Use structural comparison modes, not strict pixel diffs.
Some tools even offer AI-based diffing, which focuses only on meaningful visual changes.

The first time I used Applitools’ AI diffing, I felt relief wash over me. It ignored that half-pixel wiggle but flagged a missing background color. Finally, useful noise.

Reason 5: Poor Test Naming and Documentation

This isn’t a technical issue—it’s a team issue. But it hits just as hard.

When tests aren’t clearly named or changes aren’t documented, developers get scared. They don’t know if a visual change is intentional or not. So they either:

Reject all the changes (and miss real bugs), or

Accept them all blindly (and introduce regressions).

How to improve:

Name tests clearly (e.g., homepage-login-button-default-state).
Add comments or commit messages when updating baselines.
Review as a team, like a code review, but for design.

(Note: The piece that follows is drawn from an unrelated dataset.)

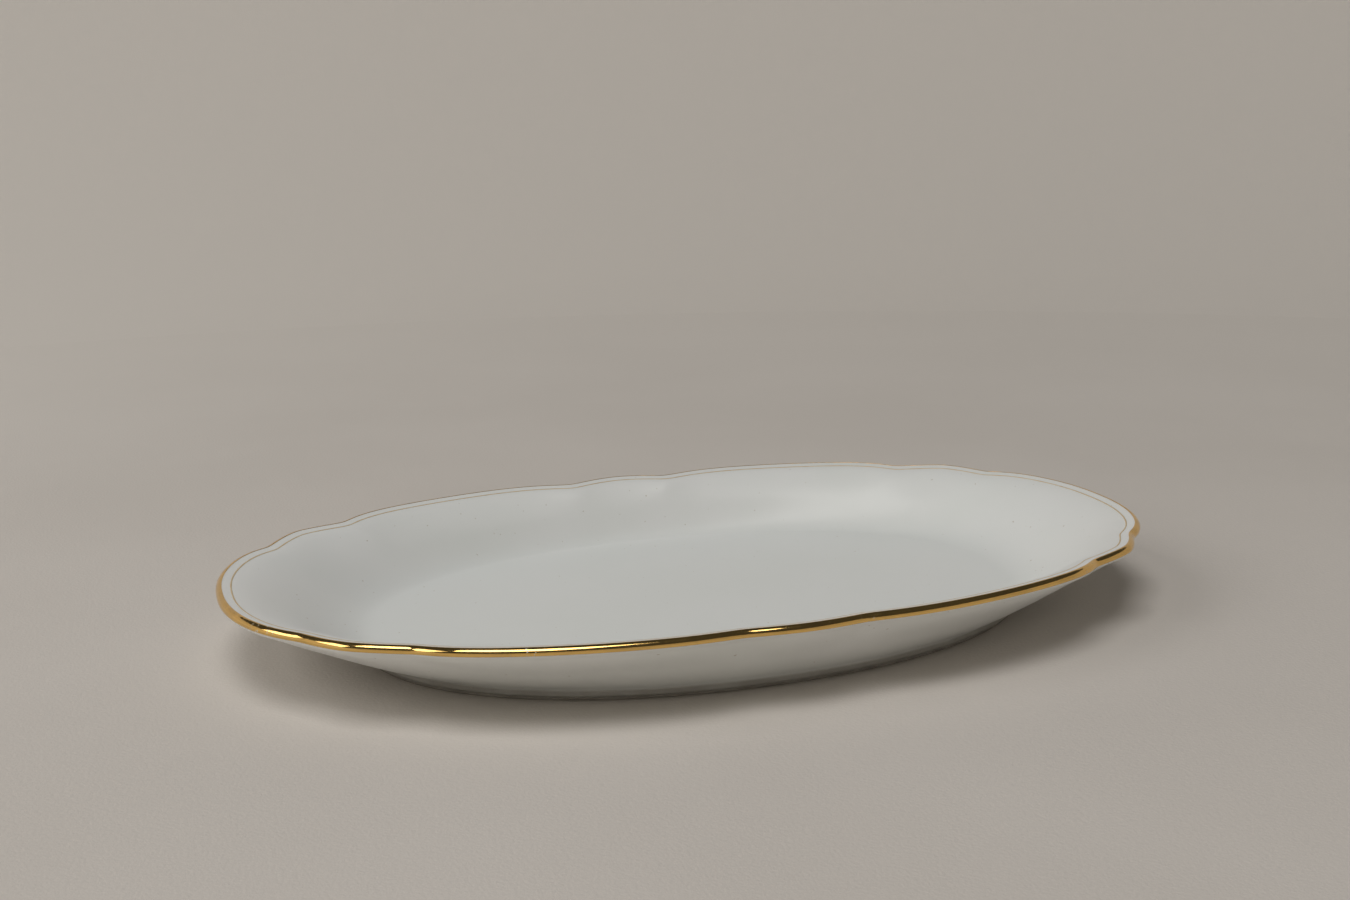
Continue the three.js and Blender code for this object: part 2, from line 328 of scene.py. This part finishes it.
def mesh_from_rings(name, rings, start_pole=None, end_pole=None):
    """A closed mesh: a height on the axis closes each end, or else the run closes on itself."""
    verts = np.concatenate(rings).tolist()
    rows, j = len(rings), np.arange(COUNT)
    after = (j + 1) % COUNT
    faces = []
    for i in range(rows if start_pole is None else rows - 1):
        a, b = i * COUNT, (i + 1) % rows * COUNT
        faces += np.column_stack([a + j, b + j, b + after, a + after]).tolist()
    if start_pole is not None:
        last = (rows - 1) * COUNT
        start, end = np.full(COUNT, len(verts)), np.full(COUNT, len(verts) + 1)
        faces += np.column_stack([start, j, after]).tolist()
        faces += np.column_stack([end, last + after, last + j]).tolist()
        verts += [(0, 0, start_pole), (0, 0, end_pole)]
    return mesh_object(name, verts, faces)


def place(obj, material, node):
    """Shows an object with a material, in place of a node of the part."""
    obj.data.materials.append(material)
    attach(obj, "root")
    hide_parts(node)


# ---- materials ----
class Nodes:
    """A small helper to write a node material as plain lines."""

    def __init__(self, name):
        self.material = bpy.data.materials.new(name)
        self.material.use_nodes = True
        self.tree = self.material.node_tree
        self.shader = self.tree.nodes["Principled BSDF"]
        self.position = self.add("ShaderNodeTexCoord").outputs["Object"]

    def add(self, kind, **settings):
        node = self.tree.nodes.new(kind)
        for key, value in settings.items():
            setattr(node, key, value)
        return node

    def link(self, source, socket):
        self.tree.links.new(source, socket)

    def noise(self, size, detail, roughness=0.5):
        """Noise whose features are about size metres across."""
        node = self.add("ShaderNodeTexNoise")
        node.inputs["Scale"].default_value = 1 / size
        node.inputs["Detail"].default_value = detail
        node.inputs["Roughness"].default_value = roughness
        self.link(self.position, node.inputs["Vector"])
        return node.outputs["Fac"]

    def ramp(self, source, low, high, out_low=0.0, out_high=1.0):
        """Maps low..high to out_low..out_high, clamped and eased."""
        node = self.add("ShaderNodeMapRange", interpolation_type="SMOOTHSTEP")
        limits = {"From Min": low, "From Max": high, "To Min": out_low, "To Max": out_high}
        for key, value in limits.items():
            node.inputs[key].default_value = value
        self.link(source, node.inputs["Value"])
        return node.outputs["Result"]

    def math(self, operation, a, b):
        node = self.add("ShaderNodeMath", operation=operation)
        for socket, value in zip(node.inputs, (a, b)):
            if isinstance(value, (int, float)):
                socket.default_value = value
            else:
                self.link(value, socket)
        return node.outputs["Value"]

    def mix(self, factor, first, second):
        node = self.add("ShaderNodeMix", data_type="RGBA")
        self.link(factor, node.inputs["Factor"])
        for socket, value in ((node.inputs["A"], first), (node.inputs["B"], second)):
            if isinstance(value, tuple):
                socket.default_value = (*value, 1)
            else:
                self.link(value, socket)
        return node.outputs["Result"]

    def height(self):
        separate = self.add("ShaderNodeSeparateXYZ")
        self.link(self.position, separate.inputs["Vector"])
        return separate.outputs["Z"]

    def distance(self):
        """How far a point is from the object's origin."""
        length = self.add("ShaderNodeVectorMath", operation="LENGTH")
        self.link(self.position, length.inputs["Vector"])
        return length.outputs["Value"]

    def bump(self, source, depth, normal=None):
        """A bump whose full range is depth metres."""
        node = self.add("ShaderNodeBump")
        node.inputs["Strength"].default_value = 1
        node.inputs["Distance"].default_value = depth
        self.link(source, node.inputs["Height"])
        if normal is not None:
            self.link(normal, node.inputs["Normal"])
        return node.outputs["Normal"]

    def set(self, **values):
        """Sets the shader's inputs to numbers, colours or the outputs of other nodes."""
        for key, value in values.items():
            socket = self.shader.inputs[key.replace("_", " ")]
            if isinstance(value, (int, float)):
                socket.default_value = value
            elif isinstance(value, tuple):
                socket.default_value = (*value, 1)
            else:
                self.link(value, socket)


def glazed_porcelain(name, foot_shade):
    """Cool white glaze over porcelain: faint clouding, a tint low down, pinholes, and painted shade
    that darkens the foot.
    """
    base, milky, pooled_tint = (0.84, 0.86, 0.83), (0.875, 0.885, 0.865), (0.83, 0.86, 0.835)
    painted_shade_color, pinhole_color = (0.42, 0.405, 0.365), (0.62, 0.59, 0.52)
    n = Nodes(name)
    cloud = n.ramp(n.noise(60 * MM, 4), 0.3, 0.7)
    color = n.mix(cloud, base, milky)
    pooled = n.ramp(n.height(), 5 * MM, 12 * MM, 0.5, 0.0)
    color = n.mix(pooled, color, pooled_tint)
    # painted shade: below 4.3 mm the glaze is darkened towards grey, mottled by noise, for the
    # shade at the foot
    foot_shade_mask = n.ramp(n.height(), 3.0 * MM, 4.3 * MM, foot_shade, 0.0)
    painted_foot_shade = n.math("MULTIPLY", foot_shade_mask, n.ramp(n.noise(9 * MM, 4), 0.3, 0.6, 0.8, 1.0))
    color = n.mix(painted_foot_shade, color, painted_shade_color)
    pinhole = n.ramp(n.noise(1.2 * MM, 0), 0.85, 0.87)
    color = n.mix(pinhole, color, pinhole_color)
    roughness = n.ramp(n.noise(40 * MM, 3), 0.3, 0.7, 0.3, 0.35)
    waves = n.bump(n.noise(25 * MM, 1), 0.02 * MM)
    peel = n.bump(n.noise(1.6 * MM, 2), 0.003 * MM, waves)
    n.set(
        Base_Color=color, Roughness=roughness, Normal=peel, IOR=1.5, Specular_IOR_Level=0.35,
    )
    return n.material


def bare_porcelain():
    """The unglazed sole: matt, granular, dark grey-brown, rubbed paler where it stands."""
    sole_grey_brown, sole_deeper_grey_brown, rubbed_color = (0.36, 0.34, 0.3), (0.27, 0.25, 0.21), (0.5, 0.47, 0.42)
    n = Nodes("bare_porcelain")
    grain = n.noise(0.5 * MM, 4, 0.7)
    color = n.mix(n.ramp(n.noise(7 * MM, 4), 0.35, 0.68), sole_grey_brown, sole_deeper_grey_brown)
    rubbed = n.ramp(n.height(), 0.0, 0.2 * MM, 0.7, 0.0)
    color = n.mix(rubbed, color, rubbed_color)
    n.set(
        Base_Color=color,
        Roughness=n.ramp(grain, 0.3, 0.7, 0.62, 0.85),
        Normal=n.bump(grain, 0.05 * MM),
    )
    return n.material


def burnished_gold():
    """Burnished gold: brush-laid waviness, dulled patches, and worn specks that show the glaze."""
    hue, glaze_color = (0.95, 0.61, 0.2), (0.74, 0.75, 0.7)
    deeper = tuple(0.86 * channel for channel in hue)
    n = Nodes("burnished_gold")
    tone = n.ramp(n.noise(9 * MM, 4), 0.3, 0.7)
    color = n.mix(tone, hue, deeper)
    specks = n.ramp(n.noise(1.1 * MM, 3, 0.6), 0.62, 0.68)
    patches = n.ramp(n.noise(24 * MM, 2), 0.52, 0.66)
    worn = n.math("MULTIPLY", specks, patches)
    color = n.mix(worn, color, glaze_color)
    dull = n.ramp(n.noise(3.5 * MM, 4, 0.65), 0.35, 0.75, 0.07, 0.18)
    waves = n.bump(n.noise(5 * MM, 2), 0.05 * MM)
    brushed = n.bump(n.noise(0.6 * MM, 3), 0.004 * MM, waves)
    n.set(Base_Color=color, Roughness=dull, Metallic=n.math("SUBTRACT", 1, worn), Normal=brushed)
    return n.material


def hairline_gold():
    """The thin line: one brushed coat, matt, uneven in strength, so the glaze shows through."""
    faint, strong, bare = (0.78, 0.65, 0.44), (0.74, 0.54, 0.28), (0.8, 0.77, 0.68)
    n = Nodes("hairline_gold")
    strength = n.ramp(n.noise(5 * MM, 4, 0.6), 0.3, 0.7)
    color = n.mix(strength, faint, strong)
    color = n.mix(n.ramp(n.noise(0.8 * MM, 2), 0.6, 0.72), color, bare)
    n.set(
        Base_Color=color,
        Roughness=n.ramp(strength, 0.0, 1.0, 0.5, 0.38),
        Metallic=0.25,
        Normal=n.bump(n.noise(0.5 * MM, 2), 0.006 * MM),
    )
    return n.material


def sweep_cloth():
    """Plain warm grey cloth, with the faintest grain, painted a little paler far from the platter
    as light that makes up for the lamps' falloff.
    """
    shaded, lit, painted_far_light = (0.685, 0.64, 0.588), (0.715, 0.67, 0.618), (0.825, 0.778, 0.716)
    n = Nodes("sweep_cloth")
    color = n.mix(n.ramp(n.noise(180 * MM, 3), 0.3, 0.7), shaded, lit)
    # painted light: the cloth grows paler with distance from the middle, to even out the lamps'
    # falloff on the far backdrop
    color = n.mix(n.ramp(n.distance(), 0.2, 0.95), color, painted_far_light)
    n.set(
        Base_Color=color,
        Roughness=0.95,
        Normal=n.bump(n.noise(1.2 * MM, 2), 0.15 * MM),
        Specular_IOR_Level=0.1,
    )
    return n.material


# ---- the pieces ----
coat, recess = coat_rings(), recess_rings()

place(
    mesh_from_rings(
        "glazed_surface", [*coat, *offset(coat, -GLAZE_THICKNESS)[::-1]],
        WELL_HEIGHT, WELL_HEIGHT - GLAZE_THICKNESS,
    ),
    # the last argument is the strength of the painted shade on the foot
    glazed_porcelain("glazed_porcelain", 0.9), "glaze_coat",
)
place(
    mesh_from_rings(
        "glazed_recess", [*offset(recess, -GLAZE_THICKNESS)[::-1], *recess],
        RECESS_HEIGHT + GLAZE_THICKNESS, RECESS_HEIGHT,
    ),
    # the last argument is the strength of the painted shade low down, kept weak under the platter
    glazed_porcelain("recess_porcelain", 0.1), "recess_glaze",
)

place(
    mesh_from_rings(
        "porcelain_body_and_foot",
        [*offset(coat, -UNDER_GLAZE), *sole_rings(), *offset(recess, -UNDER_GLAZE)],
        WELL_HEIGHT - UNDER_GLAZE, RECESS_HEIGHT + UNDER_GLAZE,
    ),
    bare_porcelain(), "porcelain_body",
)

band_insets = np.linspace(BAND_INSET, LIP_RADIUS, BAND_SHELF_RINGS)[:-1]
band = [shelf_ring(i, BAND_PROUD) for i in band_insets]
band += [lip_ring(a, BAND_PROUD) for a in np.linspace(90, BAND_LOWEST, BAND_LIP_RINGS)]
place(
    mesh_from_rings("gilt_band", [*band, *offset(band, -GILT_THICKNESS)[::-1]]),
    burnished_gold(), "gilt_edge_band",
)

line = [shelf_ring(HAIRLINE_INSET + HAIRLINE_WIDTH * s, LINE_PROUD) for s in (1, 0.5, 0)]
place(
    mesh_from_rings("gilt_line", [*line, *offset(line, -GILT_THICKNESS)[::-1]]),
    hairline_gold(), "gilt_hairline",
)


# ---- stage ----
SWEEP_X, SWEEP_Y = -0.14, -0.43  # nearer the camera than the platter, so the back stands closer
SWEEP_STEPS, BEND_RINGS = 96, 16
FLOOR_RADII = (0.0001, 0.6, 1.2)  # from a pinhole in the middle to where the sweep bends up
BEND_RADIUS = 1.0
WORLD_COLOR, WORLD_STRENGTH = (0.95, 0.98, 1.0, 1), 0.05
SOFTBOX_COLOR = (1, 0.985, 0.97)


def turned(name, profile, material):
    """A surface of revolution about the sweep's centre, through (radius, height) points."""
    turns = np.linspace(0, 2 * math.pi, SWEEP_STEPS + 1)
    verts = [
        (SWEEP_X + r * math.cos(t), SWEEP_Y + r * math.sin(t), z)
        for r, z in profile
        for t in turns
    ]
    row = SWEEP_STEPS + 1
    faces = [
        (i * row + k, (i + 1) * row + k, (i + 1) * row + k + 1, i * row + k + 1)
        for i in range(len(profile) - 1)
        for k in range(SWEEP_STEPS)
    ]
    obj = mesh_object(name, verts, faces)
    obj.data.materials.append(material)


cloth = sweep_cloth()
turned("floor", [(radius, 0) for radius in FLOOR_RADII], cloth)
bend = [
    (FLOOR_RADII[-1] + BEND_RADIUS * math.sin(t), BEND_RADIUS * (1 - math.cos(t)))
    for t in np.linspace(0, math.pi / 2, BEND_RINGS)
]
turned("backdrop", bend, cloth)

world = bpy.data.worlds.new("studio")
bpy.context.scene.world = world
world.use_nodes = True
background = world.node_tree.nodes["Background"]
background.inputs["Color"].default_value = WORLD_COLOR
background.inputs["Strength"].default_value = WORLD_STRENGTH


def softbox(name, azimuth, elevation, distance, size, power):
    """A rectangular light that faces the origin from a direction in degrees."""
    light = bpy.data.lights.new(name, "AREA")
    light.shape = "RECTANGLE"
    light.size, light.size_y = size
    light.energy = power
    light.color = SOFTBOX_COLOR
    obj = linked_object(name, light)
    a, e = math.radians(azimuth), math.radians(elevation)
    away = Vector((math.cos(a) * math.cos(e), math.sin(a) * math.cos(e), math.sin(e)))
    obj.location = away * distance
    obj.rotation_euler = away.to_track_quat("Z", "Y").to_euler()


softbox("overhead", azimuth=229, elevation=70, distance=2.4, size=(1.35, 1.3), power=22.5)
softbox("window", azimuth=178, elevation=36, distance=2.6, size=(1.6, 1.2), power=15)

# ---- camera ----
HEADING, PITCH, ROLL = math.radians(18.55), math.radians(12.66), math.radians(-1.17)
CAMERA_DISTANCE = 0.7058
# where the platter's middle lies from the aimed point, as the camera sees it
MIDDLE_RIGHT_OF_AIM, MIDDLE_BEYOND_AIM = 7.0 * MM, -141.2 * MM
SENSOR_WIDTH, FOCAL_OVER_WIDTH = 36, 1.2252

camera_data = bpy.data.cameras.new("camera")
camera_data.sensor_width = SENSOR_WIDTH
camera_data.lens = FOCAL_OVER_WIDTH * SENSOR_WIDTH
camera = linked_object("camera", camera_data)
bpy.context.scene.camera = camera
cos_h, sin_h = math.cos(HEADING), math.sin(HEADING)
forward = Vector((sin_h * math.cos(PITCH), cos_h * math.cos(PITCH), -math.sin(PITCH)))
aim = Vector((
    -MIDDLE_RIGHT_OF_AIM * cos_h - MIDDLE_BEYOND_AIM * sin_h,
    MIDDLE_RIGHT_OF_AIM * sin_h - MIDDLE_BEYOND_AIM * cos_h,
    RIM_HEIGHT,
))
roll = Matrix.Rotation(ROLL, 3, "Z").to_quaternion()
camera.location = aim - forward * CAMERA_DISTANCE
camera.rotation_mode = "QUATERNION"
camera.rotation_quaternion = forward.to_track_quat("-Z", "Y") @ roll

bpy.context.scene.view_settings.view_transform = "Standard"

Creating a culture around visual tests is just as important as writing them.

A Real Moment: When I Almost Gave Up

A few years ago, I was leading a small dev team on a tight deadline. We added visual regression tests to “save time.” Instead, we found ourselves buried in failed reports every day. I remember sitting in the office at 9 PM, eyes burning, flipping through diffs for a modal that shifted by 2 pixels—a shift no one ever saw or cared about.

I was ready to throw it all out.

But instead, we paused, re-evaluated, and implemented a smarter strategy: masking dynamic regions, thresholding minor shifts, and clearly documenting changes. Our test failure rate dropped by 70% in the next sprint.

That experience? It’s why I’m writing this.

So... Why Are Your Visual Regression Tests Failing?

Because they’re hard.

But also because they’re powerful. With the right setup, they can be your design’s safety net, not its enemy.

Don’t give up. Tune your tools. Normalize your environments. Mask the chaos. And most of all, bring your team along for the ride.

Visual regression testing tools are only as good as the process and people behind them. Get both right, and you’ll ship faster, with more confidence, and fewer 2-pixel surprises.